● **What you are asked to do**: The data below must be copied in full and without any change.

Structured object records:
-- Start --

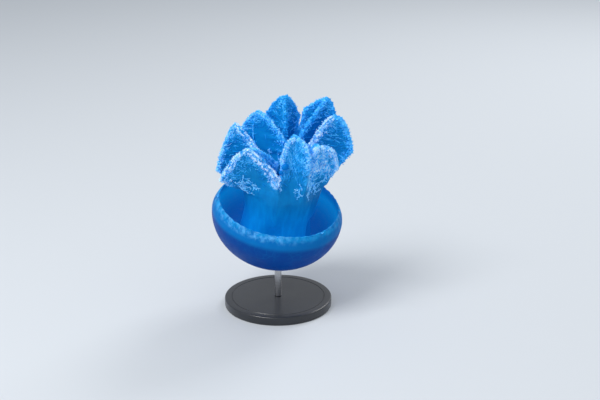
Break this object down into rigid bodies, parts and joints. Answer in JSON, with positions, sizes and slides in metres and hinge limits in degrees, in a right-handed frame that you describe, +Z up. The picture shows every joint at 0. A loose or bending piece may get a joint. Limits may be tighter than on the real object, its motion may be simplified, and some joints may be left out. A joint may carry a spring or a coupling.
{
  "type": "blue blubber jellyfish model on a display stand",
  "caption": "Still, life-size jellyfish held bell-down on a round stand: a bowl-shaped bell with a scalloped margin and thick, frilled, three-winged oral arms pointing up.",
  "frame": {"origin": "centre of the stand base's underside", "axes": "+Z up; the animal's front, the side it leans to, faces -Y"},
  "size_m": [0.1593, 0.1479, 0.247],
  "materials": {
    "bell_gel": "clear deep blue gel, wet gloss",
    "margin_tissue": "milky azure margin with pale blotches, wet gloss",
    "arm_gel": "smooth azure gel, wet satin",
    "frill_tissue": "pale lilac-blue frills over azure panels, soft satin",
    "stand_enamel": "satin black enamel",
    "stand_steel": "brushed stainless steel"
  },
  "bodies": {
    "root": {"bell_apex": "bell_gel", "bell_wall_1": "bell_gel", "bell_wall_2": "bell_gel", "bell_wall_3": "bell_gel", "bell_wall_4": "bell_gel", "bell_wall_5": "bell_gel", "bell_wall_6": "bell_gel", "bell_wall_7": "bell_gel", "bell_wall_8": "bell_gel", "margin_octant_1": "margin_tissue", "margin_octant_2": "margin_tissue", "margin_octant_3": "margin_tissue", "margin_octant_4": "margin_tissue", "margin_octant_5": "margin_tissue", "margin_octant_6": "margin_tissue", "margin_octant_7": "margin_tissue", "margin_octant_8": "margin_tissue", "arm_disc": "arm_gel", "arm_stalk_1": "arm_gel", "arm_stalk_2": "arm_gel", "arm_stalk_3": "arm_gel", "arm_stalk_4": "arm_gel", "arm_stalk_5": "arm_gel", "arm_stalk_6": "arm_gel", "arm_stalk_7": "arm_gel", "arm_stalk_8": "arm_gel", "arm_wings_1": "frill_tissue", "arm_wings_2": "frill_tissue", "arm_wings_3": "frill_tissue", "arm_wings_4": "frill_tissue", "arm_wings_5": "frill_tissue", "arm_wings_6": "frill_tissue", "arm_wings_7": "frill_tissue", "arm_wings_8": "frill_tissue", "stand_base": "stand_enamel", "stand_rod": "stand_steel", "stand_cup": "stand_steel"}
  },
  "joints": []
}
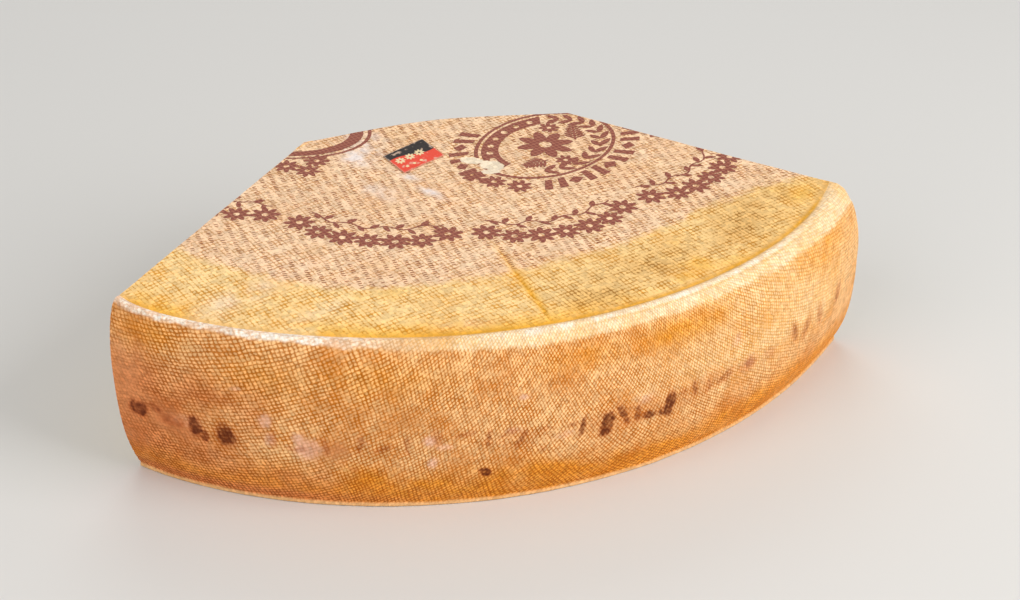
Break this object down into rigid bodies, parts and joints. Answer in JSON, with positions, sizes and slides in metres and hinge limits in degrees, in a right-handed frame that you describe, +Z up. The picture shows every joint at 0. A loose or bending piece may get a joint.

-- End --

● **Response**:
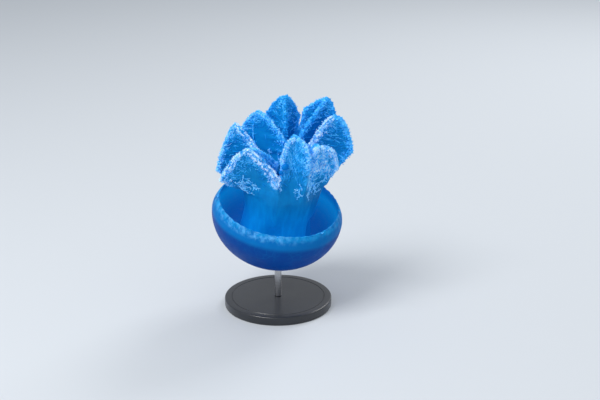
Break this object down into rigid bodies, parts and joints. Answer in JSON, with positions, sizes and slides in metres and hinge limits in degrees, in a right-handed frame that you describe, +Z up. The picture shows every joint at 0. A loose or bending piece may get a joint. Limits may be tighter than on the real object, its motion may be simplified, and some joints may be left out. A joint may carry a spring or a coupling.
{
  "type": "blue blubber jellyfish model on a display stand",
  "caption": "Still, life-size jellyfish held bell-down on a round stand: a bowl-shaped bell with a scalloped margin and thick, frilled, three-winged oral arms pointing up.",
  "frame": {"origin": "centre of the stand base's underside", "axes": "+Z up; the animal's front, the side it leans to, faces -Y"},
  "size_m": [0.1593, 0.1479, 0.247],
  "materials": {
    "bell_gel": "clear deep blue gel, wet gloss",
    "margin_tissue": "milky azure margin with pale blotches, wet gloss",
    "arm_gel": "smooth azure gel, wet satin",
    "frill_tissue": "pale lilac-blue frills over azure panels, soft satin",
    "stand_enamel": "satin black enamel",
    "stand_steel": "brushed stainless steel"
  },
  "bodies": {
    "root": {"bell_apex": "bell_gel", "bell_wall_1": "bell_gel", "bell_wall_2": "bell_gel", "bell_wall_3": "bell_gel", "bell_wall_4": "bell_gel", "bell_wall_5": "bell_gel", "bell_wall_6": "bell_gel", "bell_wall_7": "bell_gel", "bell_wall_8": "bell_gel", "margin_octant_1": "margin_tissue", "margin_octant_2": "margin_tissue", "margin_octant_3": "margin_tissue", "margin_octant_4": "margin_tissue", "margin_octant_5": "margin_tissue", "margin_octant_6": "margin_tissue", "margin_octant_7": "margin_tissue", "margin_octant_8": "margin_tissue", "arm_disc": "arm_gel", "arm_stalk_1": "arm_gel", "arm_stalk_2": "arm_gel", "arm_stalk_3": "arm_gel", "arm_stalk_4": "arm_gel", "arm_stalk_5": "arm_gel", "arm_stalk_6": "arm_gel", "arm_stalk_7": "arm_gel", "arm_stalk_8": "arm_gel", "arm_wings_1": "frill_tissue", "arm_wings_2": "frill_tissue", "arm_wings_3": "frill_tissue", "arm_wings_4": "frill_tissue", "arm_wings_5": "frill_tissue", "arm_wings_6": "frill_tissue", "arm_wings_7": "frill_tissue", "arm_wings_8": "frill_tissue", "stand_base": "stand_enamel", "stand_rod": "stand_steel", "stand_cup": "stand_steel"}
  },
  "joints": []
}
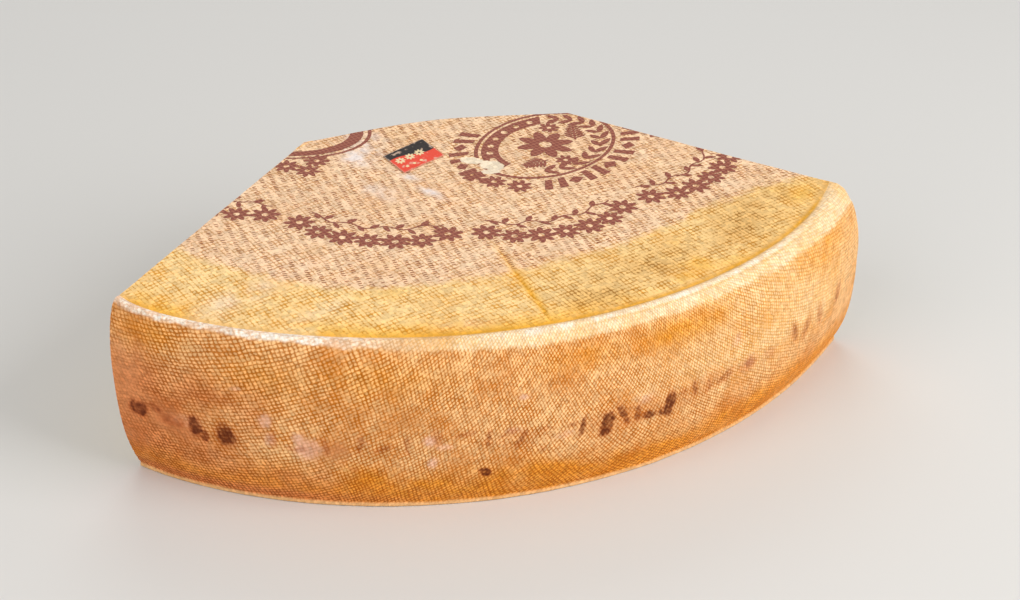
Break this object down into rigid bodies, parts and joints. Answer in JSON, with positions, sizes and slides in metres and hinge limits in degrees, in a right-handed frame that you describe, +Z up. The picture shows every joint at 0. A loose or bending piece may get a joint.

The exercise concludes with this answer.